Until we grapple with the necessary, evidence-based conversation around funding public services to the required extent, nothing is likely to change. As with any tax policy, this means the creation of losers as much as winners. Politically speaking, this is clearly dangerous territory.

This is also not touching upon the larger issues with the inflexible nature of Wales’ budget as set out in the IWA’s fiscal firepower paper. The paper set out how the vast majority of the Welsh Government’s budget is pre-committed to public service delivery, leaving very little to invest in order to change the course of the Welsh economy. Annual budget setting processes, and a £1 billion borrowing limit (which has barely been used, in part, due to the lack of certainty that such borrowing can be repaid), leaves the Welsh Government with little flexibility to act to alter its economic outcomes, which have perennially been poorer than that of our UK counterparts (let alone comparative European nations). Being able to grow the size of the tax base is yet another challenge.

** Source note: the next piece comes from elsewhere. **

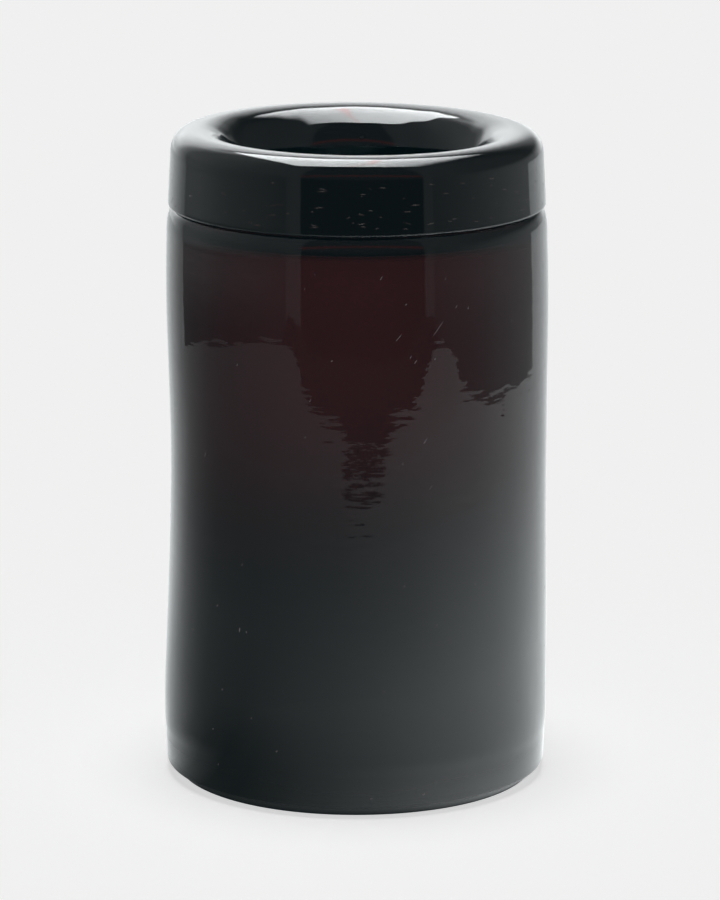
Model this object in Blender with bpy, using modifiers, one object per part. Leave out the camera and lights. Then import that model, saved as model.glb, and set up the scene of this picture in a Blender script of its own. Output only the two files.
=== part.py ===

With a Senedd election already on the horizon in 2026, a conversation about the future options for taxation in Wales is sorely needed. One that is evidence-informed and speaks of the genuine costs and benefits of reform to taxation and its implications. For 2026 then, we need to see campaigns which tread on the territory so often overlooked in the recent UK election. Importantly in a Welsh context, this means identifying ways to use existing powers over taxation, but also identifying ways in which greater powers and flexibility of powers would enable more equal outcomes and better, more sustainable public services for future generations.

The views expressed in guest blogs are those of the writer and are not necessarily shared by CIOT.